The short answer is no. And it doesn’t matter how we define inflation. In Austrian economics, inflation is an increase in the money supply. Obviously higher oil prices can’t cause an increase in the money supply.
The definition of inflation used commonly today refers to an increase in the general price level. While there can be a correlation between higher oil prices and price inflation, oil prices do not cause a general increase in the price level.
Higher oil prices can cause certain prices to go up. One obvious example is gasoline. Even though consumers ultimately determine prices, higher oil prices do increase the cost of gasoline, which is generally passed on to the consumer. Higher oil prices could cause other certain things to rise. If a certain item costs a lot to be shipped, perhaps the increase in transportation costs could affect the price of the item.
But we are talking about a general rise in prices. If anything, higher oil prices would have the opposite effect. Let’s say that you have a family budget of $2,000 per month. Part of that budget is gasoline and you have $100 per month budgeted just for that. Now let’s say that gas prices double. Most of your driving is necessary (commuting, going to the store) and you can’t cut down on it. Therefore, you now have to budget $200 per month. This means you will have to cut $100 from somewhere else. Perhaps it would be eating out at restaurants or some other form of entertainment. No matter what, you will be spending $100 per month less on something else and this will actually drive other prices down.
The only way for you not to cut spending somewhere else is for your budget to increase. For this to happen, you need an increase in the amount of money you have.
Now take this example and translate it to the entire economy. If oil (and hence gasoline) prices go up, most Americans will cut somewhere else, thus driving other prices down. The only way that all or most prices can go up with oil and gas is if you have more money in the system to bid up prices. Therefore, we would need monetary inflation to drive up the overall general price level along with the price of oil. This is ignoring the short-term effects in changes of velocity or the speed at which money changes hands.
Therefore, if oil prices go up without an increase in the money supply, it is likely that some other prices will fall. This is a classic case of why the definition of inflation has changed over time. If inflation was defined as an increase in the money supply, then everyone would know to blame the Fed for higher prices. Instead, when inflation is defined as higher prices, we get to hear hacks blame everyone but the Fed and government. They will blame China, greedy businessmen, or whoever else is convenient at the time. Of course, they will also blame higher oil prices, which is obviously ridiculous based on what is written above.

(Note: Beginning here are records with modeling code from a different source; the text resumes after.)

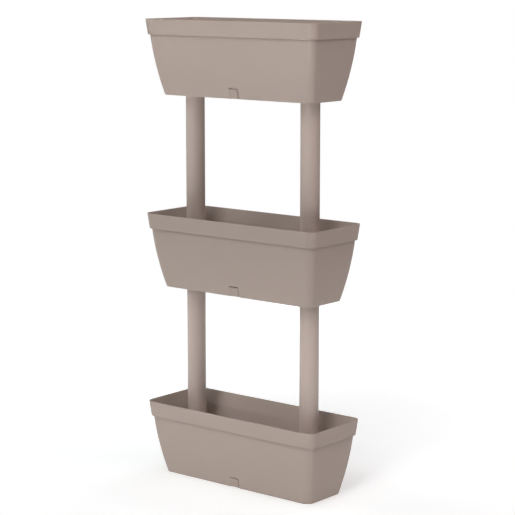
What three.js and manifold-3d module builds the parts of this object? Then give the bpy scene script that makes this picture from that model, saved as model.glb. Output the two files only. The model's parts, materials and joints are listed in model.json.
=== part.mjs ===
// Vertical planter tower: three like troughs, one above another, carried by two pairs of round tubes.
// Lengths are in millimetres. +X runs along the troughs, -Y is the front and +Z is up.
// The origin is on the ground, under the middle of the lowest trough.
import * as THREE from "three";
import { mergeVertices } from "three/addons/utils/BufferGeometryUtils.js";
import Module from "manifold-3d";

// Tower
const tierPitch = 452; // from one trough's foot to the foot of the next one up
const tubeFromEnd = 80; // from a trough's end to the axis of the tube nearest to it
const tierNames = ["lower", "middle", "upper"];
const sides = { left: -1, right: 1 };

// Trough, measured over its rim
const troughLength = 500;
const troughDepth = 188;
const troughHeight = 175;
const wall = 2.5;
const bandHeight = 36; // the upright band round the rim
const bandDraft = 4; // how far the band leans in on its way down, on each side
const bandStep = 5; // how far the body is set back under the band
const bodyTaper = 23; // how far the body leans in from the band to the foot, on each side
const bodyBulgeShare = 0.47; // share of that lean which gathers towards the foot
const rimCornerRadius = 19.5;
const bodyCornerRadius = 15; // just under the band
const footCornerRadius = 17.5;

// Trough floor, with the hollow and the ribs under it
const floorThickness = 3;
const ribThickness = 2;
const ribHeight = 5;
const ribClearance = 2; // between a rib and a fitting's flange
const crosswiseRibs = 4; // an even number, which leaves the drain hole clear

// Water notch in the middle of each long wall
const notchWidth = 31;
const notchHeight = 24;
const notchDepth = 6;
const notchLift = 1; // the gap left under the notch for water to run out

// Tubes
const tubeRadius = 22;
const tubeWall = 2;

// Fittings that hold a trough's floor on a tube
const flangeRadius = 31;
const flangeThickness = 4;
const flangeRise = 2.2; // from the foot's edge up to the flange under the floor
const spigotLength = 38; // how deep a fitting reaches into a tube
const spigotWall = 3;
const spigotLead = 1.5; // the taper at a spigot's free end
const webThickness = 4; // closes each fitting's bore against water
const threadRise = 3; // how far the threaded collar stands above its lock ring

// Lock ring and seal of each fitting
const ringHeight = 10;
const ringWall = 5;
const ringLugReach = 3.5;
const ringLugWidth = 9;
const ringLugs = 8;
const sealThickness = 1.2;
const sealRadius = 29;

// Drain plug in the middle of each floor
const plugRadius = 7;
const plugReach = 4; // below the floor
const plugTaper = 0.8;
const plugFlangeRadius = 12;
const plugFlangeThickness = 2.5;
const plugNeckRadius = 3;
const plugNeckHeight = 4;
const plugKnobRadius = 5.5;
const plugKnobHeight = 4;

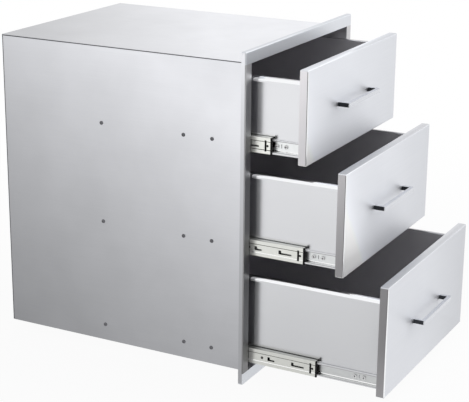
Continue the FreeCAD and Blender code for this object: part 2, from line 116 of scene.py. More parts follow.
def round_edges(radius, steps, test):
    """Round the edges that pass the test."""
    pick("EDGE", test)
    bpy.ops.mesh.bevel(offset=radius, segments=steps, affect="EDGES", clamp_overlap=True)


def apply_modifier(piece, kind, **settings):
    """Add a modifier, give it its settings and apply it."""
    choose(piece)
    modifier = piece.modifiers.new(kind.title(), kind)
    for key, value in settings.items():
        setattr(modifier, key, value)
    bpy.ops.object.modifier_apply(modifier=modifier.name)


def start_shaping(name):
    """Name the primitive just added, put its place in its mesh and go to edit mode."""
    bpy.context.object.name = name
    bpy.ops.object.transform_apply(location=True, rotation=True, scale=True)
    bpy.ops.object.mode_set(mode="EDIT")
    return bpy.context.object


def add_block(name, low, high):
    """A block between two corners, left in edit mode."""
    leave_edit_mode()
    bpy.ops.object.select_all(action="DESELECT")
    low, high = Vector(low), Vector(high)
    bpy.ops.mesh.primitive_cube_add(size=1, location=(low + high) / 2, scale=high - low)
    return start_shaping(name)


print("modelling helpers ready")

# %% [markdown]
# ## Finishing a piece
# Each piece is smoothed across its small folds only, so the flat faces stay flat. Then it
# rides on its CAD body, and the CAD nodes in its place are hidden. A face may take a second
# finish, as the dark inside of a sheet whose outside is brushed.

# %% Helpers for finishing
SMOOTH_ANGLE = math.radians(40)


def settle(piece, body, slot, nodes, *materials):
    """Smooth the piece, give it its materials and put it on its body."""
    choose(piece)
    bpy.ops.object.shade_smooth_by_angle(angle=SMOOTH_ANGLE)
    apply_modifier(piece, "WEIGHTED_NORMAL", keep_sharp=True)
    for material in materials:
        piece.data.materials.append(material)
    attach(piece, body)
    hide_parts(*nodes)
    print(piece.name, len(piece.data.polygons), "faces")
    return piece


def second_finish(piece, test, number=1):
    """Give the faces that pass the test another of the piece's materials, counted from 0."""
    faces = [face for face in piece.data.polygons if test(face)]
    for face in faces:
        face.material_index = number
    return len(faces)


def twin(piece, name, shift=(0, 0, 0), flip=False):
    """A copy with its own mesh, mirrored to the unit's other side or shifted."""
    leave_edit_mode()
    copy = piece.copy()
    copy.data = piece.data.copy()
    copy.name = name
    copy.parent = None
    bpy.context.collection.objects.link(copy)
    if flip:
        copy.data.transform(Matrix.Scale(-1, 4, (1, 0, 0)))
        copy.data.flip_normals()
    copy.data.transform(Matrix.Translation(shift))
    return copy


print("finishing helpers ready")

# %% [markdown]
# ## Nodes and colours
# One function turns a written sRGB colour into the linear one that shaders use, and one adds a
# node with its settings and links. Every finish below is built with these two. A large sheet
# mirrors surroundings that run from light to dark, and a finish may carry them as runs of tone,
# which are painted shade and reflection: its colour is scaled from one place of the piece to
# another, between two levels.

# %% Helpers for materials
USUAL = {"From Min": 0.3, "From Max": 0.7}  # a noise's values seldom leave this range


def colour(text):
    """Linear colour of an sRGB hex value."""
    parts = [int(text[i:i + 2], 16) / 255 for i in (1, 3, 5)]
    return [c / 12.92 if c <= 0.04045 else ((c + 0.055) / 1.055) ** 2.4 for c in parts] + [1.0]


def darker(text, level):
    """Linear colour of an sRGB hex value, scaled to a lower level."""
    return [c * level for c in colour(text)[:3]] + [1.0]


def add(tree, kind, inputs=None, **settings):
    """Add a node; an input is a value, or another node's output to link from."""
    made = tree.nodes.new(kind)
    for key, value in settings.items():
        setattr(made, key, value)
    for key, value in (inputs or {}).items():
        if isinstance(value, bpy.types.NodeSocket):
            tree.links.new(value, made.inputs[key])
        else:
            made.inputs[key].default_value = value
    return made


def empty_material(name):
    """A material without nodes but one, which gives the place that its patterns start from."""
    material = bpy.data.materials.new(name)
    material.use_nodes = True
    tree = material.node_tree
    tree.nodes.clear()
    place = add(tree, "ShaderNodeTexCoord").outputs["Object"]
    return material, tree, place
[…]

Oil prices do not cause inflation. Inflation (an increase in the money supply) causes higher oil prices. Other things can cause higher oil prices like supply and demand or the perception of a coming change in the supply and demand. If we see higher oil prices and a general rise in other prices, we can be sure to blame the money creators at the Federal Reserve.
While your theory is correct, one thing I would like to point out is this. Our entire society is based on oil. Assuming that businesses are running at optimal efficiency, then any increase in oil for whatever reason will cause the price of goods to go up. As businesses will need to pass the increase in oil and its effects on their products to consumers.
This is of course a separate issue than an increase in the supply of money. This increase in the price of goods would naturally lead to people cutting back in all areas and would lead to a decrease in the standard of living.
Mrs. Bob: Producers would have to change their variable input combinations in response to higher oil prices. This would reduce dollar purchases of the inputs not related to oil. This means downward “inflationary” pressure on many inputs in the same fashion as consumption purchases. Therefore, the net cost increase that is “passed on” is questionable. Of course, many consumers will drop out of various markets as well as prices rise. I’m hpoing that you are not overestimating inflationary pressures in your analysis.
I just cannot understand one thing. If we are talking about increase in oil prices we have to take into account this increase will also shows its impact on transportation cost, which as a result effects the prices of goods and services produced in any company or factory. Doesn’t it mean that increasing prices in oil impacted the prices of goods and services and there are strong relationship between inflation and oil price? Is there anyone that can explain it for me? Many thanks.
Higher oil prices will increase transportation costs and it might mean that it will increase some other costs. But we have to remember that higher costs do not always translate into higher prices. Ultimately, it is consumers who dictate the price.
If there is an increase in the money supply, then we might see all prices going up. But if there is no increase in the money supply and oil prices are rising, then (all other things being equal) it should result in other prices falling. People might be less likely to go out to eat. People might take fewer vacations. People might cancel their cable. Whatever people decide to cut back on, it will lower its price.
Of course, right now there is monetary inflation so we should expect to see other prices going up with oil. The whole point is that we shouldn’t let the Fed and other politicians getting away with blaming higher prices on the price of oil. It is their own monetary policy that is to blame.